__Brief__
Print again only this span: the line with "for name, shape", the line with "for corner in", and all lines between them, exactly as given.
***** Recorded data *****
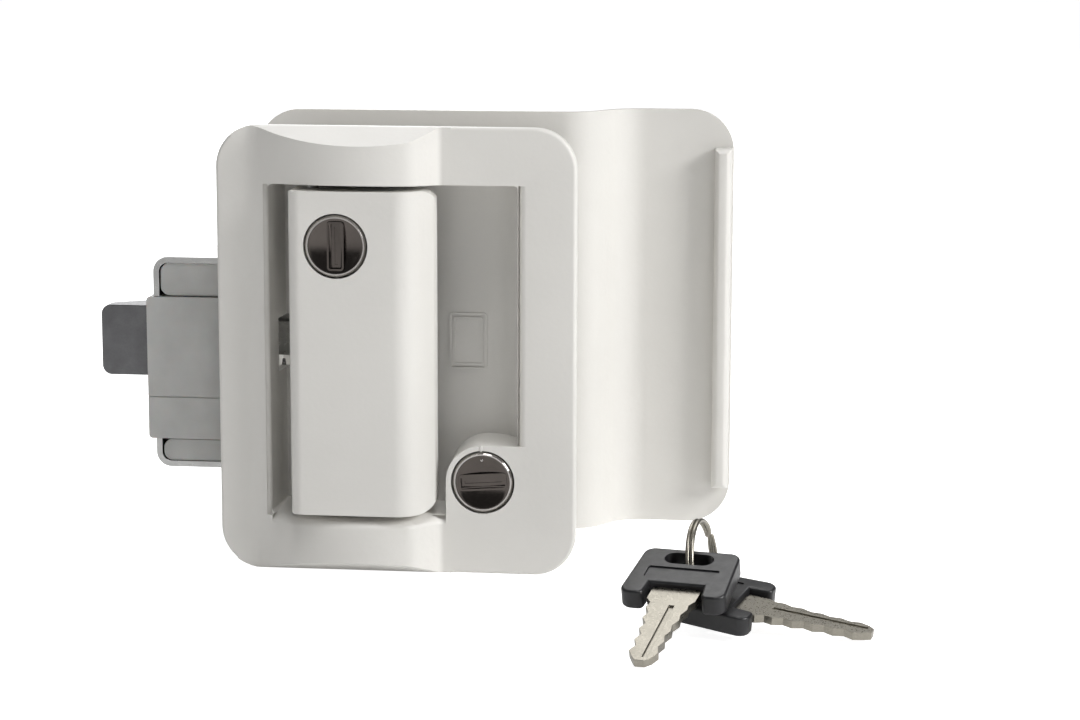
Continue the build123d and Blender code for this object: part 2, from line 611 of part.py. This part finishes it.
def thumb_turn():
    """Knob and spindle for the deadbolt."""
    x, z = BOLT_LOCK
    disc = rod_y(x, z, 7.8, (BASE_FRONT + 0.3, BASE_FRONT + 3.3))
    disc = fillet(disc.faces().sort_by(Axis.Y)[-1].edges(), 1.0)
    grip = rounded_slab((x - 11.0, x + 11.0), (BASE_FRONT + 2.6, BASE_FRONT + 13.0), (z - 3.2, z + 3.2), 3.1)
    grip = fillet(grip.faces().sort_by(Axis.Y)[-1].edges(), 1.2)
    return disc + grip


def thumb_spindle():
    x, z = BOLT_LOCK
    return rod_y(x, z, 3.0, (FRONT + 24.5, BASE_FRONT + 0.3))


# ---- keys ---------------------------------------------------------------------------------------
def key_bow():
    """Moulded bow lying in X and Y with the blade towards +X; the ring's slot is centred on the origin."""
    half, far, foot, notch = BOW_W / 2, -4.6, 17.6, 12.0
    side = [(far, half - 1.2), (foot, half), (foot, 7.4), (notch, 6.9)]
    outline = make_face(Polyline(*side, *reversed([(x, -y) for x, y in side]), close=True))
    corners = [v for v in outline.vertices() if v.X < far + 0.1 or v.X > foot - 0.1 and abs(v.Y) > half - 0.1]
    outline = fillet(corners, 2.8)
    toes = [v for v in outline.vertices() if v.X > foot - 0.1 and abs(v.Y) < 8.0]
    outline = fillet(toes, 1.4)
    bow = Pos(0, 0, -BOW_T / 2) * extrude(outline, BOW_T)
    rims = bow.faces().filter_by(Axis.Z)
    bow = fillet([e for f in rims for e in f.edges()], 0.7)
    bow -= Pos(0, 0, -BOW_T) * extrude(SlotOverall(BOW_SLOT[1], BOW_SLOT[0], rotation=90), 2 * BOW_T)
    panel = Pos(7.2, 0) * RectangleRounded(5.4, 18.0, 0.6)
    for z in (-BOW_T / 2 - 0.5, BOW_T / 2 - PANEL_SUNK):
        bow -= Pos(0, 0, z) * extrude(panel, 0.5 + PANEL_SUNK)
    bow -= Box(60, 9.4, BLADE_T) & Pos(15, 0, 0) * Box(22, 30, 10)
    return bow


def key_blade():
    """Double-sided blade with wavy cuts and a centre groove."""
    tip = KEY_SLOT_TO_TIP
    cuts = [(6.0, 4.7), (12.3, 4.7), (12.3, 6.3), (17.4, 6.1), (19.4, 5.0), (21.6, 5.2)]
    cuts += [(24.0, 4.2), (26.5, 4.6), (29.0, 3.5), (31.5, 4.0), (34.0, 3.1), (36.5, 3.7)]
    cuts += [(39.0, 2.9), (41.5, 3.6), (44.0, 2.6), (tip, 1.2)]
    other = [(x, -w if i % 2 else -w + 0.35) for i, (x, w) in enumerate(cuts)]
    outline = make_face(Polyline(*cuts, *reversed(other), close=True))
    blade = Pos(0, 0, -BLADE_T / 2) * extrude(outline, BLADE_T)
    for side in (-1, 1):
        blade -= Pos(32.0, side * 0.9, side * BLADE_T / 2) * Box(24.0, 1.3, 1.0)
    return blade


def key_frame(slot, heading, roll):
    """Frame of a key: origin in the ring's slot, +X down to its tip by the floor, rolled about +X."""
    drop = slot.Z - (FLOOR + BLADE_T)
    tilt = degrees(asin(drop / KEY_SLOT_TO_TIP))
    return Pos(slot.X, slot.Y, slot.Z) * Rot(0, 0, heading) * Rot(0, tilt, 0) * Rot(roll, 0, 0)


RING_FRAME = Pos(*RING_CENTRE) * Rot(0, 0, RING_TURN) * Rot(0, RING_LEAN, 0)


def ring_point(angle):
    """Point on the ring's centre line, measured up from its point nearest the outside."""
    turn = radians(angle)
    return (RING_FRAME * Pos(0, -RING_R * cos(turn), RING_R * sin(turn))).position


def key_ring():
    upright = RING_FRAME * Rot(0, 90, 0)
    return [upright * Pos(0, 0, side * (RING_WIRE + 0.02)) * Torus(RING_R, RING_WIRE) for side in (-1, 1)]


# ---- all nodes ----------------------------------------------------------------------------------
KEY_A = key_frame(ring_point(KEY_A_ANGLE), KEY_A_HEADING, KEY_A_ROLL)
KEY_B = key_frame(ring_point(KEY_B_ANGLE), KEY_B_HEADING, KEY_B_ROLL)
NODES = {
    "exterior_housing": exterior_housing(),
    "exterior_paddle": exterior_paddle(),
    "paddle_arm": paddle_arm(),
    "paddle_arm_rivets": paddle_rivets(),
    "paddle_hinge_pins": paddle_hinge_pins(),
    "paddle_return_spring": paddle_spring(),
    "paddle_lock_barrel": cylinder_body(PADDLE_LOCK, PADDLE_LOCK_FACE, CYL_L),
    "paddle_lock_clip": cylinder_clip(PADDLE_LOCK, PADDLE_LOCK_FACE, CYL_L),
    "paddle_lock_plug": lock_plug(PADDLE_LOCK, PADDLE_LOCK_FACE, CYL_L + 0.3, 0),
    "paddle_lock_shutter": keyway_shutter(PADDLE_LOCK, PADDLE_LOCK_FACE, 0),
    "paddle_lock_cam": paddle_lock_cam(),
    "paddle_lock_cam_screw": cam_screw(),
    "bolt_lock_barrel": cylinder_body(BOLT_LOCK, FRONT, CYL_L),
    "bolt_lock_clip": cylinder_clip(BOLT_LOCK, FRONT, CYL_L),
    "bolt_lock_plug": lock_plug(BOLT_LOCK, FRONT, CYL_L + 1.0, 86),
    "bolt_lock_shutter": keyway_shutter(BOLT_LOCK, FRONT, 86),
    "bolt_lock_tailpiece": bolt_tailpiece(),
    "latch_case": latch_case(),
    "latch_case_screws": case_screws(),
    "latch_guide": latch_guide(),
    "latch_cover_upper": latch_cover((GUIDE_Z[1] + 0.3, CASE_Z[1] - CASE_T)),
    "latch_cover_lower": latch_cover((CASE_Z[0] + CASE_T, GUIDE_Z[0] - 0.3)),
    "latch_bolt": latch_bolt(),
    "latch_tail": latch_tail(),
    "latch_spring": latch_spring(),
    "latch_retractor": latch_retractor(),
    "deadbolt_bar": deadbolt_bar(),
    "deadbolt_cam": deadbolt_cam(),
    "thumb_spindle": thumb_spindle(),
    "thumb_turn": thumb_turn(),
    "interior_base": interior_base(),
    "mounting_screws": mounting_screws(),
    "handle_hinge_pin": handle_hinge_pin(),
    "handle_return_spring": handle_spring(),
    "interior_panel": interior_panel(),
    "handle_arm": handle_arm(),
    "key_ring": key_ring(),
    "key_a_bow": KEY_A * key_bow(),
    "key_a_blade": KEY_A * key_blade(),
    "key_b_bow": KEY_B * key_bow(),
    "key_b_blade": KEY_B * key_blade(),
}

os.makedirs("parts", exist_ok=True)
for name, shape in NODES.items():
    solids = shape if isinstance(shape, list) else [shape]
    export_step(Compound(children=solids) if len(solids) > 1 else solids[0], f"parts/{name}.step")
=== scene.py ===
"""Looks of a keyed entry-door lock set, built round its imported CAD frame. Metres, in the frame's axes."""

import json
import math

import bmesh
import bpy
from mathutils import Matrix, Vector


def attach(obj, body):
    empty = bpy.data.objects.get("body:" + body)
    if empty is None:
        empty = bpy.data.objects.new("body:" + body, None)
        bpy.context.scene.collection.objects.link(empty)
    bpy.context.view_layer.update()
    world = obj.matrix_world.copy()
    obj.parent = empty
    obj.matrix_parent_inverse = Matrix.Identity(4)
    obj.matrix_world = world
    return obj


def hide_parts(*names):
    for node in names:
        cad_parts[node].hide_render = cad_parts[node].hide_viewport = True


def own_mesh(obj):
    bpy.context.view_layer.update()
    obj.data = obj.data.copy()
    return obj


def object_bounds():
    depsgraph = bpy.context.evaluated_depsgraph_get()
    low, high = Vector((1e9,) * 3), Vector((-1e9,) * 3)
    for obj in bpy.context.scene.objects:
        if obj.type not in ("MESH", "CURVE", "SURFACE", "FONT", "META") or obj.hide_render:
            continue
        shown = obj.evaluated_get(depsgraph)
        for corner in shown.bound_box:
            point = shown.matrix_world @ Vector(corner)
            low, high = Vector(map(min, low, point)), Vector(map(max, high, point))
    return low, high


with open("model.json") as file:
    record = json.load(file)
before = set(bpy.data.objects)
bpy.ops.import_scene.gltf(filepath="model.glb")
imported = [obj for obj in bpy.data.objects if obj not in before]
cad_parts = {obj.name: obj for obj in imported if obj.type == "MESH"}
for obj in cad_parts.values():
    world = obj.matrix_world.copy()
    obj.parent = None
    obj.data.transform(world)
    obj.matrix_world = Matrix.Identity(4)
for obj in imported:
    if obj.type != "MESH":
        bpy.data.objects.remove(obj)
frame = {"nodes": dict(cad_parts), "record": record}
cad_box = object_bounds()
MM = 0.001
NODES = frame["nodes"]
SLOT_OF = {row["node"]: row["material_slot"] for row in frame["record"]["subparts"]}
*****
__Reply__
for name, shape in NODES.items():
    solids = shape if isinstance(shape, list) else [shape]
    export_step(Compound(children=solids) if len(solids) > 1 else solids[0], f"parts/{name}.step")
=== scene.py ===
"""Looks of a keyed entry-door lock set, built round its imported CAD frame. Metres, in the frame's axes."""

import json
import math

import bmesh
import bpy
from mathutils import Matrix, Vector


def attach(obj, body):
    empty = bpy.data.objects.get("body:" + body)
    if empty is None:
        empty = bpy.data.objects.new("body:" + body, None)
        bpy.context.scene.collection.objects.link(empty)
    bpy.context.view_layer.update()
    world = obj.matrix_world.copy()
    obj.parent = empty
    obj.matrix_parent_inverse = Matrix.Identity(4)
    obj.matrix_world = world
    return obj


def hide_parts(*names):
    for node in names:
        cad_parts[node].hide_render = cad_parts[node].hide_viewport = True


def own_mesh(obj):
    bpy.context.view_layer.update()
    obj.data = obj.data.copy()
    return obj


def object_bounds():
    depsgraph = bpy.context.evaluated_depsgraph_get()
    low, high = Vector((1e9,) * 3), Vector((-1e9,) * 3)
    for obj in bpy.context.scene.objects:
        if obj.type not in ("MESH", "CURVE", "SURFACE", "FONT", "META") or obj.hide_render:
            continue
        shown = obj.evaluated_get(depsgraph)
        for corner in shown.bound_box:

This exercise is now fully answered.